A friend of mine went to an anti-war rally with a sign that read "Love the Warriors, Hate the War." The war in Iraq is a reasonable topic for debate, or should be. The way we, as a nation, treat our veterans should not be up for discussion. Unfortunately, the lack of discussion worked the wrong way on March 21, when the House of Representatives, on party lines, voted in support of a budget that cut $265 billion over 10 years in programs such as Medicaid, veterans' benefits, student loans, housing assistance and pensions and benefits for federal employees. The cuts to the Veterans Administration budget have been estimated at $14&endash;$15 billion over the next 10 years. This was even more stringent than President Bush's initial budget, which had called for a nominal increase in the VA budget, although even this was done by factoring in higher co-pays for VA health services, so that the veterans themselves would pay for the budget increase.
The Veterans Administration estimates that there are over 25 million living veterans, and more than 75% served during a period of active hostilities. Including dependents of veterans, over 70 million people are entitled to some VA benefits.

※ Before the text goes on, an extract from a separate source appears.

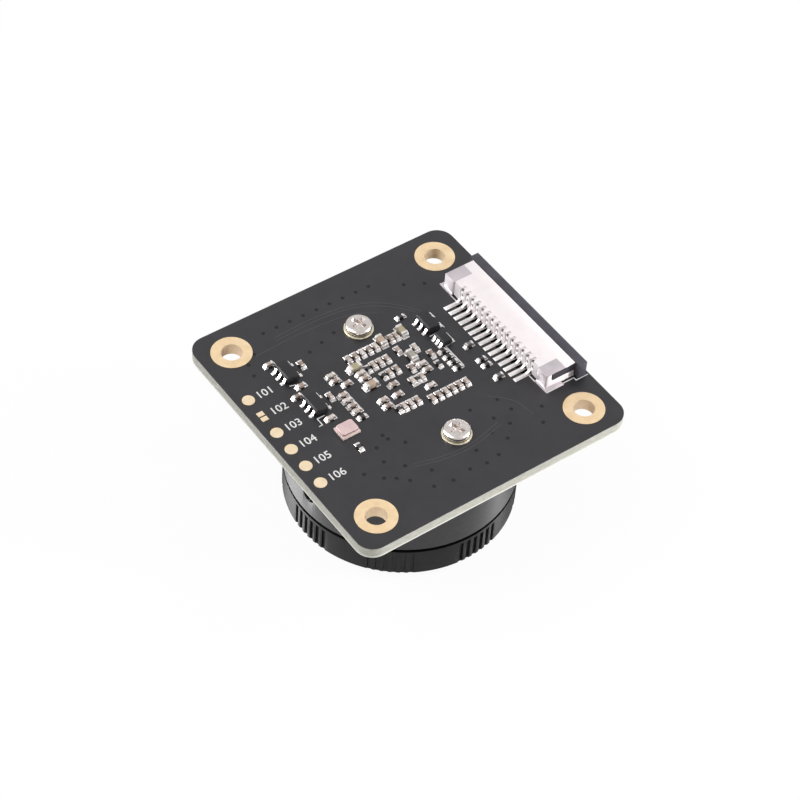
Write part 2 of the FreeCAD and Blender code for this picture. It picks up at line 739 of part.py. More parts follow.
def connector_latch():
    """Sliding bar with a cable window, a wedging tongue and two guide arms."""
    body = new_body("connector_latch")
    inner = f"({MOUTH} + LatchGap)"
    bar = new_sketch(body, offset=f"{TOP} + LatchLift")
    half = f"({END} + LatchOverhang)"
    rectangle(bar, (inner, f"-{half}"), (f"{inner} + LatchDepth", half))
    add(body, bar, "ConnectorHeight - LatchLift")
    tongue_low = f"({TOP} + {MOUTH_TOP} - LatchGap - LatchTongue)"
    window = new_sketch(body, "YZ_Plane", inner)
    rectangle(window, (f"-{CABLE}", f"{TOP} + MouthFloor"), (CABLE, tongue_low))
    cut(body, window, "LatchDepth", turned=True)
    tongue = new_sketch(body, "YZ_Plane", inner)
    half = f"({CABLE} - LatchGap)"
    rectangle(tongue, (f"-{half}", tongue_low), (half, f"{tongue_low} + LatchTongue"))
    add(body, tongue, "ConnectorDepth - BackWall + LatchGap - 2 * ArmShort", turned=True)
    arm = new_sketch(body, "YZ_Plane", inner)
    low = (f"{END} - ChannelWidth + LatchGap", f"{TOP} + ChannelFloor + LatchGap")
    rectangle(arm, low, (END, f"{TOP} + {CHANNEL_TOP} - LatchGap"))
    arm_pad = add(body, arm, "ConnectorDepth - BackWall + LatchGap - ArmShort", turned=True)
    mirror_y(body, [arm_pad])
    return body


# Small parts soldered to the board.

def chips(label, all_rows, length, width, height, end):
    """Blocks between two metal ends: the bodies and the ends as two groups."""
    bodies = []
    ends = []
    for upright, base, rows in all_rows:
        for x, along in places_of(rows):
            across = f"{base} + {x}"
            number = len(bodies) + 1
            pieces = (
                (bodies, "body", f"-({length}) / 2 + {end}", f"{length} - 2 * {end}"),
                (ends, "near", f"-({length}) / 2", end),
                (ends, "far", f"({length}) / 2 - {end}", end),
            )
            for held, word, start, run in pieces:
                low = (f"{across} + {start}", f"{along} - {width} / 2", TOP)
                size = (run, width, height)
                if upright:
                    low = (f"{across} - {width} / 2", f"{along} + {start}", TOP)
                    size = (width, run, height)
                held.append(box(f"{label}_{word}_{number}", low, size))
    return [group(f"{label}_bodies", bodies), group(f"{label}_ends", ends)]


def case(name, place, length, width, height):
    """Moulded chip case: both halves taper away from the lead plane."""
    body = new_body(name)
    middle = f"({TOP} + (CaseLift + {height}) / 2)"
    sketch = new_sketch(body, offset=middle)
    low = (f"{place[0]} - {width} / 2", f"{place[1]} - {length} / 2")
    rectangle(sketch, low, (f"{place[0]} + {width} / 2", f"{place[1]} + {length} / 2"))
    half = f"({height} - CaseLift) / 2"
    add(body, sketch, half, draft="-CaseDraft")
    add(body, sketch, half, draft="-CaseDraft", turned=True)
    return body


def lead_row(body, place, side, width, span, height, pitch, count):
    """Bent leads along one side of a case, spread over two pitches."""
    spread = f"2 * {pitch}"
    sketch = new_sketch(body, "XZ_Plane", f"-({place[1]} - {spread} / 2)")
    middle = f"({TOP} + (CaseLift + {height}) / 2)"
    tip = f"({place[0]} + {side} * {span} / 2)"
    root = f"({place[0]} + {side} * {width} / 2)"
    foot = f"({tip} - {side} * FootShare * ({span} - {width}) / 2)"
    outline(sketch, [
        (tip, TOP),
        (foot, TOP),
        (root, f"{middle} - LeadThick / 2"),
        (root, f"{middle} + LeadThick / 2"),
        (f"{root} + {side} * LeadThick / 2", f"{middle} + LeadThick / 2"),
        (f"{foot} + {side} * LeadThick / 2", f"{TOP} + LeadThick"),
        (tip, f"{TOP} + LeadThick"),
    ])
    lead = add(body, sketch, "LeadWidth", both_ways=True)
    repeat_along_y(body, lead, spread, str(count))


def leaded(name, place, length, width, span, height, pitch):
    """One chip: its case, and a row of leads on each side."""
    leads = new_body(f"{name}_leads")
    lead_row(leads, place, -1, width, span, height, pitch, LOW_LEAD_COUNT)
    lead_row(leads, place, 1, width, span, height, pitch, HIGH_LEAD_COUNT)
    return case(f"{name}_case", place, length, width, height), leads


def regulators():
    """The three equal chips."""
    cases = []
    leads = []
    for number, place in enumerate(CASE_PLACES, start=1):
        sizes = ("CaseLength", "CaseWidth", "CaseSpan", "CaseHeight", "CasePitch")
        held = leaded(f"regulator_{number}", place, *sizes)
        cases.append(held[0])
        leads.append(held[1])
    return [group("regulator_cases", cases), group("regulator_leads", leads)]


def small_chip():
    sizes = ("SmallCaseLength", "SmallCaseWidth", "SmallCaseSpan", "SmallCaseHeight", "SmallCasePitch")
    return list(leaded("small_chip", SMALL_CASE_PLACE, *sizes))


def crystal_base():
    x, y = CRYSTAL_PLACE
    low = (f"{x} - CrystalLength / 2", f"{y} - CrystalWidth / 2", TOP)
    return box("crystal_base", low, ("CrystalLength", "CrystalWidth", "CrystalBase"))


def crystal_lid():
    x, y = CRYSTAL_PLACE
    low = (f"{x} - CrystalLength / 2 + LidInset", f"{y} - CrystalWidth / 2 + LidInset", f"{TOP} + CrystalBase")
    size = ("CrystalLength - 2 * LidInset", "CrystalWidth - 2 * LidInset", "CrystalLid")
    return box("crystal_lid", low, size)


def build_parts():
    """Every sub-part, from the floor up."""
    made = [adapter_ring(), lens_housing(), lock_screw(), filter_glass(), dust_gasket()]
    made += [sensor_package(), sensor_die(), sensor_glass()]
    made += [circuit_board(), mounting_pads(), test_pads(), board_screws()]
    made += [connector_housing(), connector_contacts(), connector_anchors(), connector_latch()]
    small = ("ChipLength", "ChipWidth")
    tall = ("TallLength", "TallWidth", "TallHeight", "TallEnd")
    rows = [(True, "0", CAP_ROWS_UPRIGHT), (False, "0", CAP_ROWS_LEVEL)]
    made += chips("capacitor", rows, *small, "CapHeight", "ChipEnd")
    rows = [(True, "0", RESISTOR_ROWS_UPRIGHT), (False, "0", RESISTOR_ROWS_LEVEL)]
    rows.append((False, BACK, RESISTOR_ROWS_BY_CONNECTOR))
    made += chips("resistor", rows, *small, "ResistorHeight", "ChipEnd")
    rows = [(True, "0", TALL_ROWS_UPRIGHT), (False, "0", TALL_ROWS_LEVEL)]
    made += chips("large_capacitor", rows, *tall)
    made += chips("diode", [(False, BACK, DIODE_ROWS_BY_CONNECTOR)], *small, "DiodeHeight", "ChipEnd")
    made += regulators() + small_chip() + [crystal_base(), crystal_lid()]
    return made


sub_parts = build_parts()
doc.recompute()

for thing in doc.Objects:
    for word in ("Invalid", "Error"):
        if word in thing.State:
            raise RuntimeError(f"{thing.Label} is {word}")

for part in sub_parts:
    if part.Shape.isNull() or not part.Shape.isValid():
        raise RuntimeError(f"{part.Label} has no sound shape")
    part.Shape.exportStep(f"parts/{part.Label}.step")
    print(part.Label, len(part.Shape.Solids), "solids", round(part.Shape.Volume, 3), "cubic mm")
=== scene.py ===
"""Visual model of a camera module: a square circuit board on a round lens mount."""
import logging
import math
from contextlib import contextmanager
from dataclasses import dataclass, field
from enum import Enum
from typing import Callable, Iterable, Iterator, Optional, Union

import bmesh
import bpy
from mathutils import Matrix, Vector


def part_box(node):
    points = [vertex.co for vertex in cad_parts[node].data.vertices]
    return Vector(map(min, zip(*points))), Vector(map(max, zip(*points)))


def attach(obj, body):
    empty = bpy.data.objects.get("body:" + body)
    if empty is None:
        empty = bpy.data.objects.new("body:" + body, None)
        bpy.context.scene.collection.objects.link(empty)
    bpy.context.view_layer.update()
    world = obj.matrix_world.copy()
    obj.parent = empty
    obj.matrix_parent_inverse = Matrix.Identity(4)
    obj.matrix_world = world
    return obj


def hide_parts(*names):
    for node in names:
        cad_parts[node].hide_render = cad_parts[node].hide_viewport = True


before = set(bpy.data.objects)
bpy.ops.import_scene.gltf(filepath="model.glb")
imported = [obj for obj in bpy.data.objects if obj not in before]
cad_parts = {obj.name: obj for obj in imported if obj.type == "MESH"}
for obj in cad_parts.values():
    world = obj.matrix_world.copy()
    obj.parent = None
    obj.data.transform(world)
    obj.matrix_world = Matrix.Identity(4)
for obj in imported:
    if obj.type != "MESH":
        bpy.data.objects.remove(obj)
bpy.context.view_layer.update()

LOG = logging.getLogger("camera_module")
MM = 0.001
BOARD_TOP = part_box("circuit_board")[1].z / MM
Socket = bpy.types.NodeSocket
Piece = bpy.types.Object
Place = tuple[float, float]
Triple = tuple[float, float, float]
Colour = Triple
Box = tuple[Vector, Vector]
Test = Callable[[Vector, Vector], bool]


class Body(Enum):
    """What a piece moves with."""

    MODULE = "module"
    ADAPTER = "adapter"
    LATCH = "latch"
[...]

Forgetfulness after the fact is fair game. We, whether as individuals or as a nation, forget things, which is why we're so often reduced to going around in circles. Even so, forgetting the contributions of veterans while apparently relying on news of a war to keep the details of the budget vote hidden in the back of the paper, and off the broadcast news, takes audacity.
Similarly, according to the Kaiser Foundation Daily Health Report, on March 31 the House rejected a Senate-backed plan that would provide $262,100 for the families of people who died as a result of smallpox vaccine injection. Project Bioshield, the administration's plan to develop and distribute vaccines against the infections that might typically be used in germ warfare, was approved by the Senate Health, Education, Labor & Pensions Committee on March 19. It provides a great deal of financial and legal protection for the companies that will produce the vaccines. The legislation assures vaccine manufacturers that they will make a profit. It does not provide any assurances for the people who might be injured by the vaccines themselves, or for their families. The people most likely to be injured by the vaccinations are people in the armed services, and first responders, police, firefighters, and emergency medical technicians.
The administration's attitude towards the people in the military and the first responders in case of terrorism attacks seems like a continuation of President Bush's policies. While the administration has publicly lauded the first responders, and used the tragedy of Sept. 11 as a justification for its policies, Bush vetoed a budget supplement to provide funding for safety and communications equipment for firefighters.
It seems to be of more than passing interest that the House of Representatives has been more willing to fall in lockstep with the administration than has the Senate. The House, after all, is the legislative body charged with considering the welfare of the people, while the senators represent their states. House members have a short term of office, only two years, and should be responsive to the needs of their constituencies. Instead, they seem to be more receptive to the demands of the administration and political leadership than the senators. The difference may be that senators, being fewer, are better able to get campaign contributions from all over the country, while representatives are more dependent on the largess of the party. The result is that representatives are more likely to vote their party's interests (as defined by party leadership) than constituent interest. In other words, the majority of House members feel that political advertising is more important to their careers than a constituent-oriented voting record. Sadly, the voters seem to agree.
There are flags flying, and yellow ribbons, and signs that say "support the troops." Today, they're troops, but tomorrow they'll be veterans. And they've already been told how they'll be welcomed home.
Sam Uretsky is a writer and pharmacist living on Long Island, N.Y.